··· Data

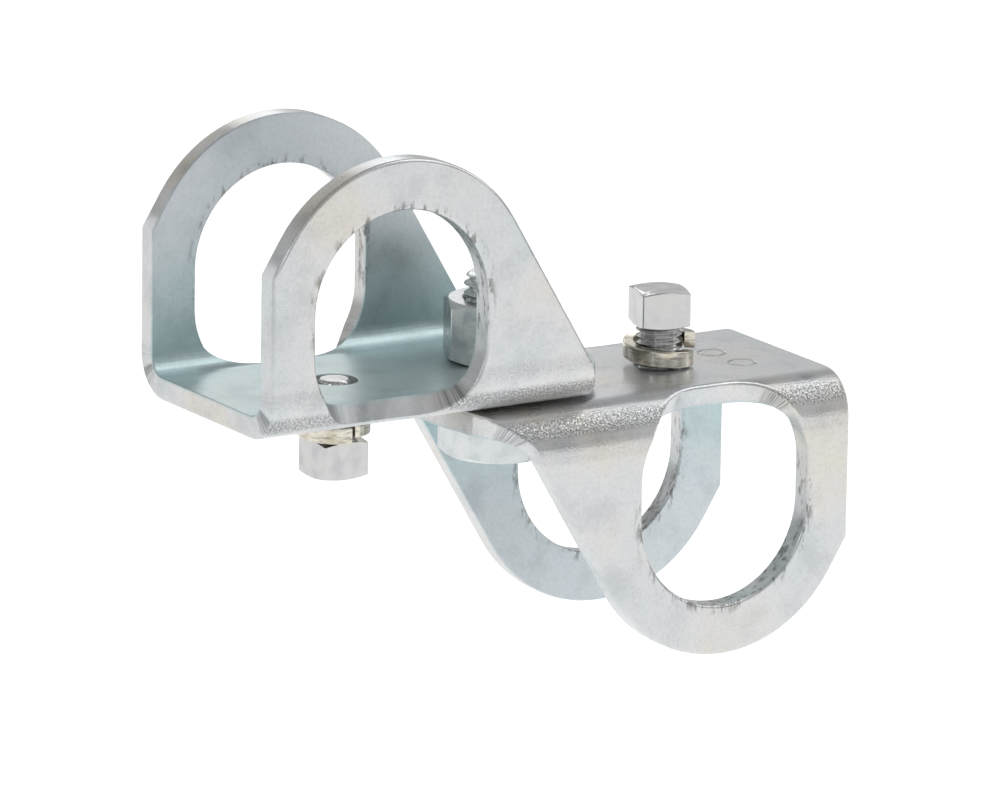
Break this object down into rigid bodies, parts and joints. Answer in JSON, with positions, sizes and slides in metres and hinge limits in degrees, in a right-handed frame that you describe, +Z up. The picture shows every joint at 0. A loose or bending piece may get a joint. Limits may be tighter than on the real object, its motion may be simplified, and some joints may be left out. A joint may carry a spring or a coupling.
{
  "type": "scaffold coupler clamp",
  "caption": "Swivel coupler: pressed U brackets joined web to web by a pivot bolt, each clamping a tube through its eared windows with a square-headed screw.",
  "frame": {"origin": "centre of the lower bracket's tube seat, midway between its ears", "axes": "+Y along the clamped tubes, +Z up along the pivot axis from the lower bracket to the upper, -X from the lower seat to the upper"},
  "size_m": [0.172, 0.066, 0.14],
  "materials": {
    "pressed_plate": "bright zinc plated, satin",
    "fastener": "bright zinc plated",
    "spring_ring": "zinc plated with a warm passivated tint"
  },
  "bodies": {
    "lower_arm": {"lower_bracket": "pressed_plate", "pivot_bolt": "fastener", "pivot_nut": "fastener"},
    "upper_arm": {"upper_bracket": "pressed_plate"},
    "lower_ring": {"lower_lock_washer": "spring_ring"},
    "lower_screw": {"lower_set_screw": "fastener"},
    "upper_ring": {"upper_lock_washer": "spring_ring"},
    "upper_screw": {"upper_set_screw": "fastener"}
  },
  "joints": [
    {"name": "pivot_swivel", "type": "hinge", "parent": "lower_arm", "child": "upper_arm", "pos_m": [-0.0485, 0, 0.0314], "axis": [0, 0, 1], "range_deg": [-116, 116]},
    {"name": "lower_screw_turn", "type": "hinge", "parent": "lower_arm", "child": "lower_ring", "pos_m": [0, 0, 0.0314], "axis": [0, 0, -1], "range_deg": [0, 1195]},
    {"name": "lower_screw_feed", "type": "slide", "parent": "lower_ring", "child": "lower_screw", "axis": [0, 0, -1], "range_m": [0, 0.0058], "deforming": ["lower_lock_washer"]},
    {"name": "upper_screw_turn", "type": "hinge", "parent": "upper_ring", "child": "upper_screw", "pos_m": [-0.097, 0, 0.0326], "axis": [0, 0, 1], "range_deg": [0, 928]},
    {"name": "upper_screw_feed", "type": "slide", "parent": "upper_arm", "child": "upper_ring", "axis": [0, 0, 1], "range_m": [0, 0.0045], "deforming": ["upper_lock_washer"]}
  ],
  "couplings": [
    {"joint": "lower_screw_turn", "follows": "lower_screw_feed", "rad_per_m": 3590.4},
    {"joint": "upper_screw_turn", "follows": "upper_screw_feed", "rad_per_m": 3590.4}
  ]
}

······

### Exercise prompt
Extract the listing in its entirety, matching it exactly.

### Response to this exercise
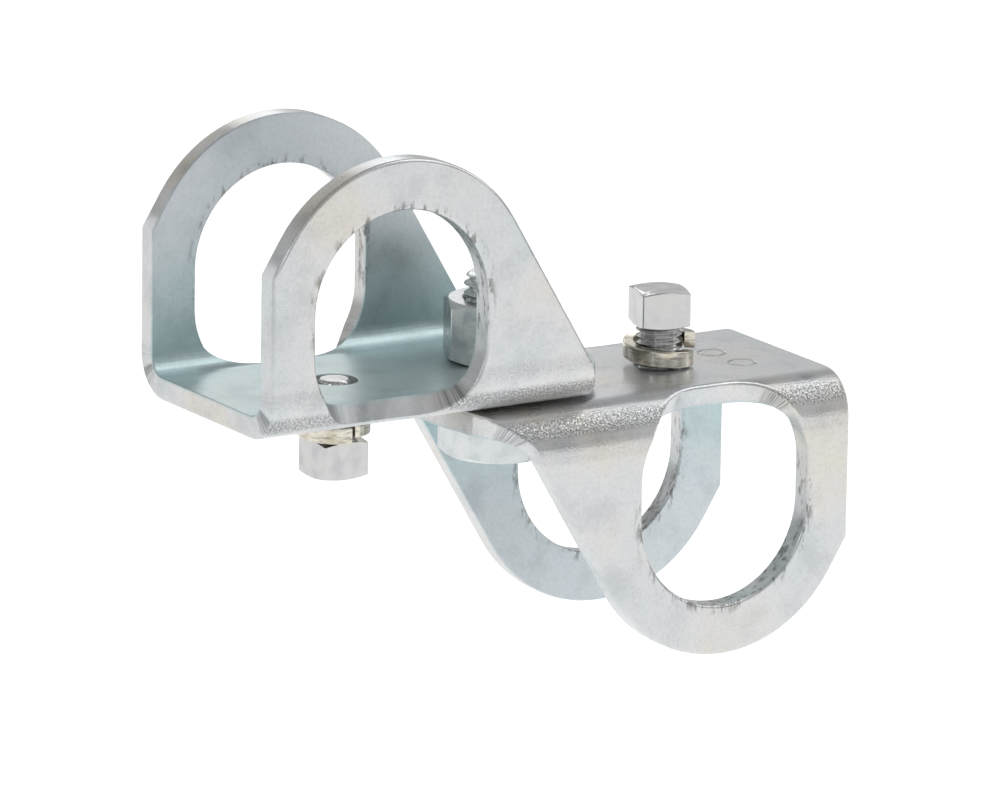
Break this object down into rigid bodies, parts and joints. Answer in JSON, with positions, sizes and slides in metres and hinge limits in degrees, in a right-handed frame that you describe, +Z up. The picture shows every joint at 0. A loose or bending piece may get a joint. Limits may be tighter than on the real object, its motion may be simplified, and some joints may be left out. A joint may carry a spring or a coupling.
{
  "type": "scaffold coupler clamp",
  "caption": "Swivel coupler: pressed U brackets joined web to web by a pivot bolt, each clamping a tube through its eared windows with a square-headed screw.",
  "frame": {"origin": "centre of the lower bracket's tube seat, midway between its ears", "axes": "+Y along the clamped tubes, +Z up along the pivot axis from the lower bracket to the upper, -X from the lower seat to the upper"},
  "size_m": [0.172, 0.066, 0.14],
  "materials": {
    "pressed_plate": "bright zinc plated, satin",
    "fastener": "bright zinc plated",
    "spring_ring": "zinc plated with a warm passivated tint"
  },
  "bodies": {
    "lower_arm": {"lower_bracket": "pressed_plate", "pivot_bolt": "fastener", "pivot_nut": "fastener"},
    "upper_arm": {"upper_bracket": "pressed_plate"},
    "lower_ring": {"lower_lock_washer": "spring_ring"},
    "lower_screw": {"lower_set_screw": "fastener"},
    "upper_ring": {"upper_lock_washer": "spring_ring"},
    "upper_screw": {"upper_set_screw": "fastener"}
  },
  "joints": [
    {"name": "pivot_swivel", "type": "hinge", "parent": "lower_arm", "child": "upper_arm", "pos_m": [-0.0485, 0, 0.0314], "axis": [0, 0, 1], "range_deg": [-116, 116]},
    {"name": "lower_screw_turn", "type": "hinge", "parent": "lower_arm", "child": "lower_ring", "pos_m": [0, 0, 0.0314], "axis": [0, 0, -1], "range_deg": [0, 1195]},
    {"name": "lower_screw_feed", "type": "slide", "parent": "lower_ring", "child": "lower_screw", "axis": [0, 0, -1], "range_m": [0, 0.0058], "deforming": ["lower_lock_washer"]},
    {"name": "upper_screw_turn", "type": "hinge", "parent": "upper_ring", "child": "upper_screw", "pos_m": [-0.097, 0, 0.0326], "axis": [0, 0, 1], "range_deg": [0, 928]},
    {"name": "upper_screw_feed", "type": "slide", "parent": "upper_arm", "child": "upper_ring", "axis": [0, 0, 1], "range_m": [0, 0.0045], "deforming": ["upper_lock_washer"]}
  ],
  "couplings": [
    {"joint": "lower_screw_turn", "follows": "lower_screw_feed", "rad_per_m": 3590.4},
    {"joint": "upper_screw_turn", "follows": "upper_screw_feed", "rad_per_m": 3590.4}
  ]
}